Di Tahun 2017, Fadli Zon Sebut Sekutu Pemerintah Diistimewakan, Lawan Politik Dikriminalisasi
Kesimpulan itu dikemukakannya sebagai Catatan Akhir Tahun 2017 dalam bidang Hukum.
Penulis: Muhammad Zulfikar
Editor: Hasanudin Aco
TRIBUNNEWS.COM, JAKARTA - Pelaksana tugas (Plt) Ketua DPR RI, Fadli Zon menilai hukum kini semakin menjadi alat kekuasaan, sehingga akhirnya gagal memenuhi tuntutan keadilan.
Kesimpulan itu dikemukakannya sebagai Catatan Akhir Tahun 2017 dalam bidang Hukum.
Indonesia adalah negara hukum. Ketentuan ini tercantum jelas pada Pasal 1 ayat (3) UUD 1945.
Ini adalah pasal pertama konstitusi kita. Jadi, penegasan bahwa Indonesia adalah negara hukum (rechtstaat), disebut di bagian paling awal konstitusi, sesudah konstitusi kita menegaskan soal bentuk negara dan pentingnya kedaulatan rakyat.
Ini menunjukkan desain konstitusi kita tak menghendaki Indonesia menjadi negara kekuasaan. Kehidupan berbangsa dan bernegara harus berdasarkan hukum.
“Sayangnya, sepanjang 2017 saya memperhatikan negara kita justru makin bergerak ke arah negara kekuasaan. Pemerintah telah menjadikan hukum sebagai instrumen kekuasaan, bukan instrumen menegakkan keadilan. Berbagai survei tentang kinerja pemerintahan Jokowi, misalnya, selalu menempatkan hukum, selain ekonomi, sebagai sumber utama ketidakpuasan masyarakat," kata Fadli dalam keterangan tertulisnya, Sabtu (30/12/2017).
Baca: Kata Kapolri, Polisi yang Berpolitik Wajib Mengundurkan Diri
Fadli menuturkan, akan sangat berbahaya jika hukum dijadikan alat kekuasaan, karena hal ini akan menjatuhkan wibawa hukum di hadapan masyarakat.
Pemerintah seharusnya menyadari jika keadilan hukum merupakan salah satu alat untuk menciptakan stabilitas dan kohesi sosial.
Itu sebabnya pemerintah tak boleh melakukan politisasi hukum.
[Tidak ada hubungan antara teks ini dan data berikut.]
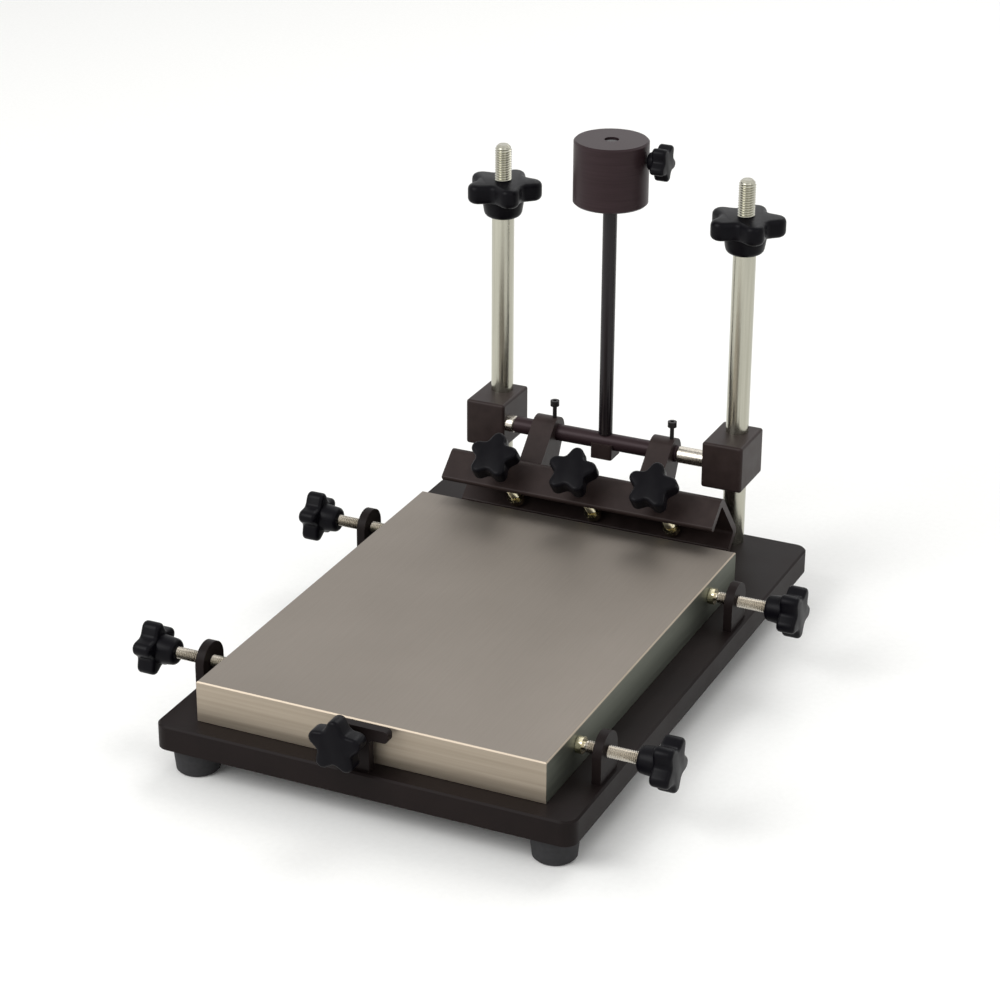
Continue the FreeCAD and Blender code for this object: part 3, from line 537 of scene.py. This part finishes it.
# The two columns are round steel bar, drawn and polished, so faint lines run up them. They
# stand in bores in the base and have an M12 thread at the top, for the large star knobs that
# stop the carriage.
polished, tree, shader, place = finish("polished_steel", Metallic=1.0)
drawn = add_node(tree, "ShaderNodeMapping", {"Vector": place, "Scale": (1.0, 1.0, 0.02)}).outputs[0]
lines = add_node(tree, "ShaderNodeTexNoise",
                 {"Vector": drawn, "Scale": 1 / (1.4 * millimetre), "Detail": 2.0}).outputs["Fac"]
colour = add_node(tree, "ShaderNodeMix", {0: lines, 6: linear("9e9c8f"), 7: linear("c3c1b3")},
                  data_type="RGBA").outputs[2]
gloss = add_node(tree, "ShaderNodeMapRange", {"Value": lines, "To Min": 0.16, "To Max": 0.28}).outputs[0]
wire(tree, shader, Base_Color=colour, Roughness=gloss)

column_bar = threaded_tree("polished_column", polished)
column_radius = 8
shoulder_gap = 0.3
m12 = {"Plain Radius": column_radius, "Radius": 6, "Pitch": 1.75, "Depth": 0.95, "Chamfer": 1.5}
for hand in ("left", "right"):
    point, way = axis_of(hand + "_column_knob_turn", 1)
    start, end, reach = along("column_" + hand, point, way)
    lengths = {"Plain Length": -shoulder_gap - start, "Length": end + shoulder_gap}
    grown("column_%s_bar" % hand, column_bar, dict(m12, **lengths),
          "base", ["column_" + hand], turn=laid(point, way, start))

# The slide blocks, swing arms, saddle and frame clamp are machined steel, blacked and oiled.
# They look brown-black, a little lighter than the enamel, with a faint cloudy bloom.
oiled, tree, shader, place = finish("oiled_blacked_steel", Metallic=0.1, Specular_IOR_Level=0.14)
cloud = add_node(tree, "ShaderNodeTexNoise",
                 {"Vector": place, "Scale": 1 / (9 * millimetre), "Detail": 5.0}).outputs["Fac"]
grain = add_node(tree, "ShaderNodeTexNoise",
                 {"Vector": place, "Scale": 1 / (0.8 * millimetre), "Detail": 2.0}).outputs["Fac"]
colour = add_node(tree, "ShaderNodeMix", {0: cloud, 6: linear("241c1b"), 7: linear("372d2b")},
                  data_type="RGBA").outputs[2]
gloss = add_node(tree, "ShaderNodeMapRange", {"Value": cloud, "To Min": 0.34, "To Max": 0.5}).outputs[0]
relief = add_node(tree, "ShaderNodeBump",
                  {"Height": grain, "Strength": 1.0, "Distance": 0.008 * millimetre}).outputs[0]
wire(tree, shader, Base_Color=colour, Roughness=gloss, Normal=relief)
dress(oiled, "slide_block_left", "slide_block_right", "swing_arm_left", "swing_arm_right",
      "frame_clamp", "rod_saddle")

# The counterweight and the hinge shaft are browned steel: oiled and heated until they turn
# brown, with a faint red cast, a soft highlight along them and fine turning marks round them.
browned, tree, shader, place = finish("browned_steel", Metallic=0.2, Specular_IOR_Level=0.15)
turned = add_node(tree, "ShaderNodeMapping", {"Vector": place, "Scale": (0.04, 0.04, 1.0)}).outputs[0]
grooves = add_node(tree, "ShaderNodeTexNoise",
                   {"Vector": turned, "Scale": 1 / (1.1 * millimetre), "Detail": 2.0}).outputs["Fac"]
colour = add_node(tree, "ShaderNodeMix", {0: grooves, 6: linear("281c1e"), 7: linear("35282b")},
                  data_type="RGBA").outputs[2]
gloss = add_node(tree, "ShaderNodeMapRange", {"Value": grooves, "To Min": 0.34, "To Max": 0.44}).outputs[0]
relief = add_node(tree, "ShaderNodeBump",
                  {"Height": grooves, "Strength": 1.0, "Distance": 0.008 * millimetre}).outputs[0]
wire(tree, shader, Base_Color=colour, Roughness=gloss, Normal=relief)
dress(browned, "counterweight", "hinge_shaft")

# The weight's rod is drawn steel bar, blacked and oiled. Its thin lower end passes through the
# shaft into the saddle. It is nearly black, with a sharp light line.
blacked, tree, shader, place = finish("blacked_steel", Metallic=0.2, Specular_IOR_Level=0.3)
drawn = add_node(tree, "ShaderNodeMapping", {"Vector": place, "Scale": (1.0, 1.0, 0.02)}).outputs[0]
lines = add_node(tree, "ShaderNodeTexNoise",
                 {"Vector": drawn, "Scale": 1 / (1.2 * millimetre), "Detail": 2.0}).outputs["Fac"]
colour = add_node(tree, "ShaderNodeMix", {0: lines, 6: linear("131012"), 7: linear("231d20")},
                  data_type="RGBA").outputs[2]
gloss = add_node(tree, "ShaderNodeMapRange", {"Value": lines, "To Min": 0.14, "To Max": 0.24}).outputs[0]
wire(tree, shader, Base_Color=colour, Roughness=gloss)
dress(blacked, "weight_rod")

# The camera stands where the photographer stood, solved from the press's straight edges.
# Its picture is 1000 pixels square, and the picture's middle is a few pixels off centre.
camera_azimuth = math.radians(24.825)
camera_elevation = math.radians(24.572)
camera_roll = math.radians(0.213)
camera_distance = 2.020
camera_target = Vector((-0.0658, 0.1319, 0.0653))
sensor_width = 36.0
picture_width = 1000.0
focal_pixels = 2830.5
picture_middle = (494.6, 500.4)

back = Vector((math.sin(camera_azimuth) * math.cos(camera_elevation),
               -math.cos(camera_azimuth) * math.cos(camera_elevation), math.sin(camera_elevation)))
right = (-back).cross(Vector((0, 0, 1))).normalized()
above = right.cross(-back)
rolled_right = right * math.cos(camera_roll) + above * math.sin(camera_roll)
rolled_up = above * math.cos(camera_roll) - right * math.sin(camera_roll)
camera_data = bpy.data.cameras.new("camera")
camera_data.lens = focal_pixels * sensor_width / picture_width
camera_data.sensor_width = sensor_width
camera_data.shift_x = (picture_width / 2 - picture_middle[0]) / picture_width
camera_data.shift_y = (picture_middle[1] - picture_width / 2) / picture_width
camera = bpy.data.objects.new("camera", camera_data)
bpy.context.collection.objects.link(camera)
turn = Matrix((rolled_right, rolled_up, back)).transposed().to_4x4()
camera.matrix_world = Matrix.Translation(camera_target + back * camera_distance) @ turn
bpy.context.scene.camera = camera

# The floor is a plain white sheet, with a faint fibre in it.
# It keeps the shadow of the press.
floor_half = 6.0
floor_mesh = bpy.data.meshes.new("floor")
floor_mesh.from_pydata([(-floor_half, -floor_half, 0), (floor_half, -floor_half, 0),
                        (floor_half, floor_half, 0), (-floor_half, floor_half, 0)], [], [(0, 1, 2, 3)])
floor = bpy.data.objects.new("floor", floor_mesh)
bpy.context.collection.objects.link(floor)
paper, tree, shader, place = finish("white_paper", Roughness=0.9)
fibre = add_node(tree, "ShaderNodeTexNoise",
                 {"Vector": place, "Scale": 1 / (4 * millimetre), "Detail": 2.0}).outputs["Fac"]
colour = add_node(tree, "ShaderNodeMix", {0: fibre, 6: linear("f6f6f4"), 7: linear("fdfdfb")},
                  data_type="RGBA").outputs[2]
wire(tree, shader, Base_Color=colour)
floor_mesh.materials.append(paper)

# Three large soft lamps and a white surround light the press. The key lamp stands in front on
# the left, so the right side lies in soft shade. The camera and the reflections see the
# surround at full white, and it lights the press with less.
lamp_size = 1.6
surround_light = 0.6
for name, spot, power in (("key_light", (-1.3, -1.9, 1.9), 46.0), ("fill_light", (1.9, -1.2, 1.8), 7.0),
                          ("back_light", (0.2, 1.8, 2.2), 24.0)):
    light_data = bpy.data.lights.new(name, "AREA")
    light_data.size = lamp_size
    light_data.energy = power
    light = bpy.data.objects.new(name, light_data)
    light.location = spot
    light.rotation_euler = (-Vector(spot)).to_track_quat("-Z", "Y").to_euler()
    bpy.context.collection.objects.link(light)

world = bpy.data.worlds.new("studio")
bpy.context.scene.world = world
world.use_nodes = True
tree = world.node_tree
ray = add_node(tree, "ShaderNodeLightPath").outputs
seen = add_node(tree, "ShaderNodeMath", {0: ray["Is Camera Ray"], 1: ray["Is Glossy Ray"]},
                operation="MAXIMUM").outputs[0]
seen = add_node(tree, "ShaderNodeMath", {0: seen, 1: ray["Is Transmission Ray"]},
                operation="MAXIMUM").outputs[0]
strength = add_node(tree, "ShaderNodeMapRange", {"Value": seen, "To Min": surround_light}).outputs[0]
surround = tree.nodes["Background"]
surround.inputs["Color"].default_value = linear("ffffff")
tree.links.new(strength, surround.inputs["Strength"])
bpy.context.scene.view_settings.view_transform = "Standard"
Adanya standar ganda dalam bidang penegakkan hukum bisa mengancam kohesi sosial dan melonggarkan tenun kebangsaan.
“Tapi kita bisa menyaksikan, batas api (fire line) itu telah banyak dilanggar oleh pemerintah sepanjang tahun ini. Di satu sisi, kita melihat dengan jelas adanya pengistimewaan hukum yang luar biasa terhadap para sekutu pemerintah, dan di sisi lain ada upaya kriminalisasi terhadap lawan-lawan politik pemerintah," tuturnya.
“Coba lihat kasus Saudara Basuki Tjahaja Purnama. Mulai dari sejak terdakwa, hingga kini menjadi terpidana, dirinya selalu mendapatkan pengistimewaan hukum. Saat yang bersangkutan masih menjadi terdakwa, misalnya, sebenarnya sesuai ketentuan UU No. 23/2014 Pasal 83, seorang kepala daerah dan atau wakil kepala daerah yang menjadi terdakwa di pengadilan harus diberhentikan sementara, tanpa perlu usulan dari DPRD,” tambahnya.
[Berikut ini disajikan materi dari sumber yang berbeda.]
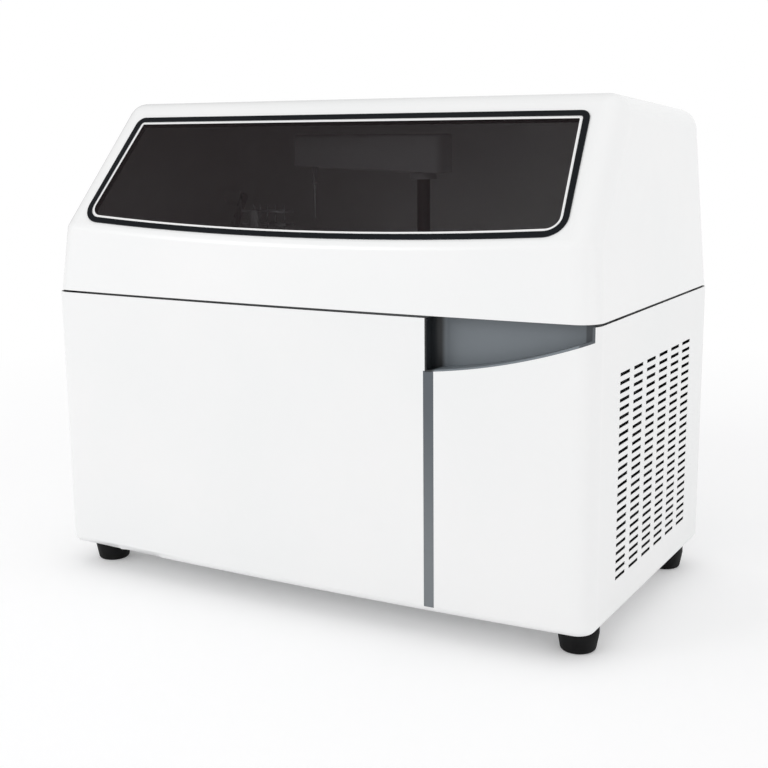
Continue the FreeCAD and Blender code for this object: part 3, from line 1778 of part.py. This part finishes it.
def make_nodes():
    """Every piece of the analyser by its node's name."""
    rear_screws = [make_rear_screws(), make_fan_screws(), make_hinge_screws(-1)]
    return {
        "base_casing": make_base_casing(),
        "grip_liner": make_grip_liner(),
        "front_strip": make_front_strip(),
        "rear_panel": make_rear_panel(),
        "rear_screws": group(rear_screws),
        "bottom_pan": make_bottom_pan(),
        "rubber_feet": group([make_foot(x, y) for x, y in foot_places()]),
        "foot_screws": make_foot_screws(),
        "deck_plate": make_deck(),
        "deck_rails": make_deck_rails(),
        "cover_buffers": make_cover_buffers(),
        "casing_hinges": group([make_hinge_leaves(-1), make_hinge_pins()]),
        "cover_shell": make_cover_shell(),
        "window_border": make_window_border(),
        "window_stripe": stripe_ring(),
        "window_pane": make_window_pane(),
        "cover_hinges": make_hinge_leaves(1),
        "cover_screws": make_hinge_screws(1),
        "stay_pivots": make_stay_pivots(),
        "stay_brackets": group([make_stay_bracket(-1), make_stay_bracket(1)]),
        "left_stay": make_stay(-1),
        "right_stay": make_stay(1),
        "arm_post": make_arm_post(),
        "arm_plate": make_arm_plate(),
        "arm_cover": make_arm_cover(),
        "probe_guide": make_probe_guide(),
        "probe": make_probe(),
        "post_bush": make_post_bush(),
        "guide_rods": make_guide_rods(),
        "drive_frame": make_drive_frame(),
        "lift_motor": make_lift_motor(),
        "lift_carriage": make_lift_carriage(),
        "lift_spindle": make_lift_spindle(),
        "swing_motor": make_swing_motor(),
        "wash_well": make_wash_well(),
        "sample_bowl": make_sample_bowl(),
        "sample_carousel": make_sample_carousel(),
        "sample_motor": joined([make_sample_motor(), make_sample_shaft()]),
        "incubator_bowl": make_incubator(),
        "cuvette_ring": make_cuvette_ring(),
        "cuvette_rotor": make_rotor(),
        "rotor_motor": joined([make_rotor_motor(), make_rotor_shaft()]),
        "wash_head": make_wash_head(),
        "wash_needles": make_wash_needles(),
        "wash_post": joined([make_wash_post(), make_wash_motor()]),
        "lamp_house": make_lamp_house(),
        "syringe_stand": make_syringe_body(),
        "syringe_barrel": make_syringe_barrel(),
        "syringe_plunger": make_syringe_plunger(),
        "pump_body": make_pump_body(),
        "pump_rotor": make_pump_rotor(),
        "main_board": make_board(),
        "power_supply": make_power_supply(),
        "fan_frame": make_fan_frame(),
        "fan_rotor": make_fan_rotor(),
        "fan_guard": make_fan_guard(),
        "power_inlet": make_power_inlet(),
        "power_switch": make_switch_frame(),
        "power_rocker": make_rocker(),
        "fluid_fittings": make_fittings(),
    }


def main():
    os.makedirs("parts", exist_ok=True)
    for name, shape in make_nodes().items():
        shape.exportStep("parts/" + name + ".step")


main()
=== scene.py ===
import bpy
import bmesh
import math
from mathutils import Matrix, Vector


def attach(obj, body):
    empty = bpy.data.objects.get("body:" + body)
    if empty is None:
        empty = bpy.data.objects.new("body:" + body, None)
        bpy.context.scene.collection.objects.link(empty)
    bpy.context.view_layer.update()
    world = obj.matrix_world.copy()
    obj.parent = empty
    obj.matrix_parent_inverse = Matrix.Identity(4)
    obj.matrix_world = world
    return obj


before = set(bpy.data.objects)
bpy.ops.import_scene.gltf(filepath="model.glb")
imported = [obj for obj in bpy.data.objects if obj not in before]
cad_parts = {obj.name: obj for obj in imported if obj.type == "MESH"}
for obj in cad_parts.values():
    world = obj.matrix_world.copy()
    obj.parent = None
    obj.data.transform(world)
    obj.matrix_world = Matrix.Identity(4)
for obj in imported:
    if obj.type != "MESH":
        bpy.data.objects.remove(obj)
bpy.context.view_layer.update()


# Casing.
# One wrap-round shell of painted sheet, white outside with a fine orange peel. Its inner faces, the
# edges of its vent slots and its rim under the cover are dark grey: painted shade, for the dark
# inside and the gap under the cover.

def tone(red, green, blue):
    """A colour given in screen values from 0 to 255, as the shaders want it."""
    values = [level / 255 for level in (red, green, blue)]
    linear = [v / 12.92 if v <= 0.04045 else ((v + 0.055) / 1.055) ** 2.4 for v in values]
    return (*linear, 1)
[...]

Menurut Wakili Ketua Umum Partai Gerindra itu, kita sudah menyaksikan bagaimana pemerintah, melalui Mendagri, tak pernah mengeksekusi ketentuan ini.
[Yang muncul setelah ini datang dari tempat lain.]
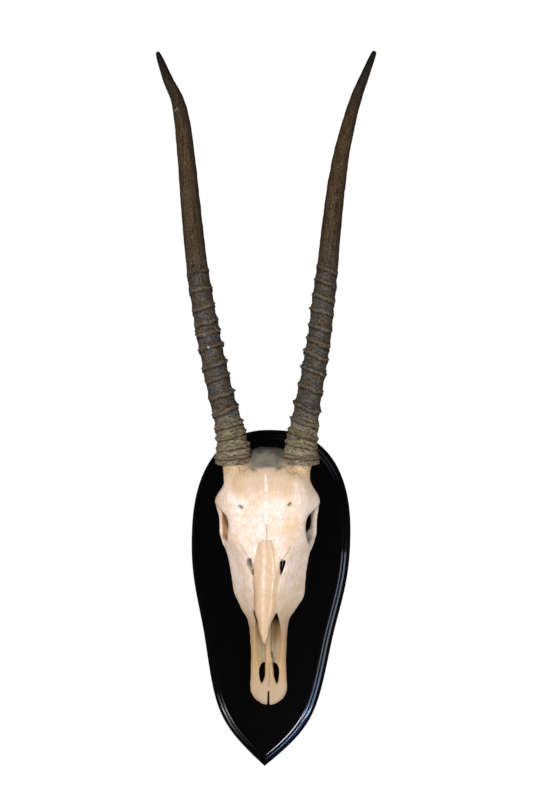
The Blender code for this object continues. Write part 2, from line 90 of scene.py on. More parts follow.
camera = bpy.data.objects.new("camera", bpy.data.cameras.new("camera"))
camera.data.sensor_width = SENSOR
camera.data.lens = LENS
level = Matrix.Rotation(CAMERA_TURN, 4, "Z") @ Matrix.Rotation(pi / 2, 4, "X")
camera.matrix_world = Matrix.Translation(at(*CAMERA_PLACE)) @ level @ Matrix.Rotation(CAMERA_ROLL, 4, "Z")
bpy.context.scene.collection.objects.link(camera)
bpy.context.scene.camera = camera
bpy.context.scene.view_settings.view_transform = "Standard"
print("camera in front of the wall by", CAMERA_PLACE[1], "mm")


# %% [markdown]
# ## Colour and nodes
#
# Colours are given as sRGB hex values, but Cycles works in linear light, so one function turns them.
# A material is a chain of nodes, and one function adds any of them: it fills the sockets by their
# identifiers, links those that are given another node's output, and hands back the new node's output.

# %% Colour and node helpers
def hex_colour(code):
    """An sRGB hex colour as linear RGBA."""
    channels = [int(code[i:i + 2], 16) / 255 for i in (1, 3, 5)]
    return tuple(c / 12.92 if c <= 0.04045 else ((c + 0.055) / 1.055)**2.4 for c in channels) + (1.0,)


def add_node(tree, kind, fill, out=None, **options):
    """Adds a node, fills or links its sockets, and returns the named output or the first one in use."""
    made = tree.nodes.new(kind)
    for name, value in options.items():
        setattr(made, name, value)
    sockets = {socket.identifier: socket for socket in made.inputs}
    for name, value in fill.items():
        if isinstance(value, bpy.types.NodeSocket):
            tree.links.new(value, sockets[name])
        else:
            sockets[name].default_value = value
    if not made.outputs:
        return made
    return made.outputs[out] if out else next(socket for socket in made.outputs if socket.enabled)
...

Mendagri beralasan jika dia perlu mendengar tuntutan jaksa terlebih dulu, apakah nanti tuntutannya lima tahun, atau kurang dari itu. Jika kurang dari lima tahun, maka Saudara Basuki tak perlu diberhentikan sementara.
Padahal, Gubernur Sumut Syamsul Arifin dulu disidangkan perdana tanggal 14 Maret 2011. Pada 21 Maret 2011 Keppres pemberhentian sementaranya sudah diteken Presiden SBY. Begitu juga Gubernur Banten Ratu Atut Chosiyah. Ia disidang perdana 6 Mei 2014, dan pada 12 Mei 2014 Keppres pemberhentian sementaranya juga segera diterbitkan Presiden SBY.